Neither have our actions and reactions helped consolidate relations with Iran. The nabbing of an Indian spy/terrorist Kulbhushan Yadav, Iran’s decision to lease the Chabahar port to India, the Iranian army chief’s public pronouncement of crossing into Pakistan territory, shooting down of the Iranian drone inside Pakistan, Iranian silence over gross human rights violations in Indian Held Kashmir and President Rouhani’s successful visit to India should serve important reminders on the complete failure of our Middle East policy and add a new discourse to the standard Saudi narrative in Pakistan but that seems unlikely.

Alex Vatanka’s brilliant book on Iran-Pakistan relations is a lucid account on how ties between these two neighbors have frayed in recent years. Iran’s proximity and traditional goodwill for India in its ruling clique from the time of the Shah, its ambitions in Afghanistan, the advancement of its Indian ties at political, economic and strategic levels, border issues with Pakistan, the JCPOA agreement, discriminatory trading practices, tariffs on Pakistani goods and host of other issues will only further affray ties between the two countries. For those arguing in favour of forging closer bonds with Tehran, the fundamental question we must ask ourselves is how forthcoming is Iran towards drawing close to Pakistan? Pakistan must also make decisive steps towards building a cohesive identity that must give it the confidence to take intrepid foreign policy discourses rather than remaining stymied by sensitivities of Shia’s towards Iran and Sunni’s towards the Gulf. A Pakistani’s interests and that of his nation’s actions abroad must echo the sentiments of the motherland nor should guidance be sought from foreign lands. This is detrimental to a nation’s social fabric. Afghanistan warring sects and those in Lebanon are an example. Vatanka’s thesis of an internationally isolated Iran which has little to offer Pakistan in terms of monetary and tangible assistance was a chief reason why Pakistan was cultivated mutually by the Gulf and vice versa. The millions of Pakistani overseas workers and their remittances are also a key financial configuration that an economically weak Pakistan is rightly sensitive about. In a Trump presidency, when Israel has unqualified access to the White House, the optimism of an integrated Iran, characterized by the Obama years, is likely to fade further.

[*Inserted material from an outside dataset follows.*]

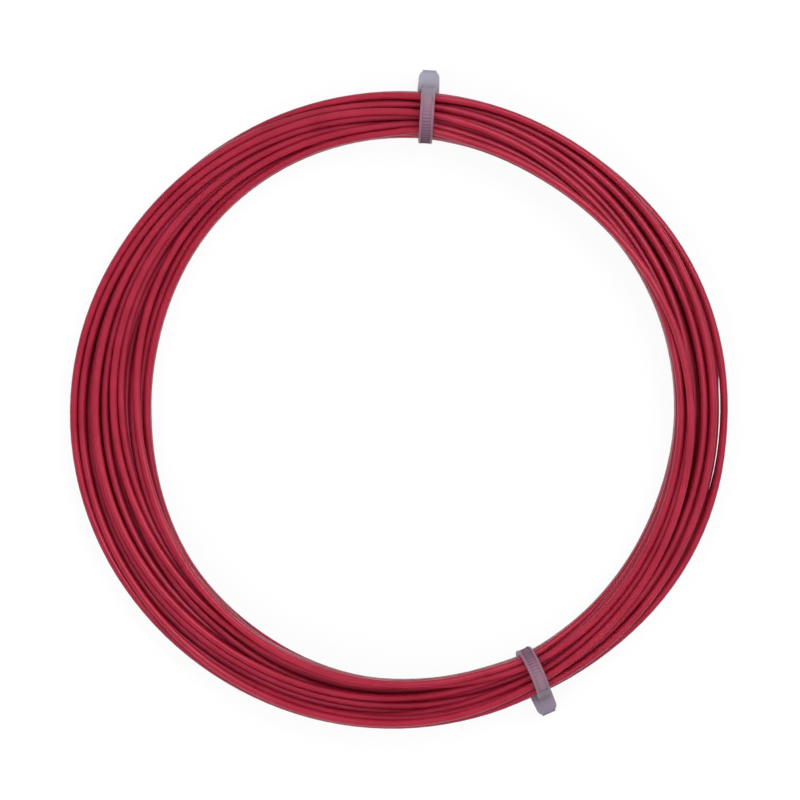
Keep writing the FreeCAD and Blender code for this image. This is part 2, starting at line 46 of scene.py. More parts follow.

Therefore, Pakistan’s decision to send troops to Saudi Arabia is a decision that has been taken a bit too late. It has missed opportunities of fortifying its traditional power base in the GCC and Middle East. The troops should have been sent earlier. The alarming challenges to Pakistan require us to be bold, imaginative and on the offensive. A cue can be taken from the diplomatic notebook of the UAE’s dynamic Ambassador to the US, Yousef Al Oteiba. Clarity of thinking must be translated into collective policy making for the country to be effectively responsive to increased US pressure, Pakistan’s fragile economy recovery, the war in Afghanistan and an increasingly hostile India. We cannot hope to keep vital issues such as Kashmir alive, gain entry into the NSG, ensuring economic, social development, cohesion and safeguard our diplomatic and territorial borders by excessively relying and taxing friends such as China, Turkey and the GCC nor on the most useless narrative of countless sacrifices and recognition of these at the international fora. Let us strengthen existing relationships, repair worn ties and eschew differences for the country’s common good. On this score, we can and must do more.


The writer is a freelance journalist based in Islamabad.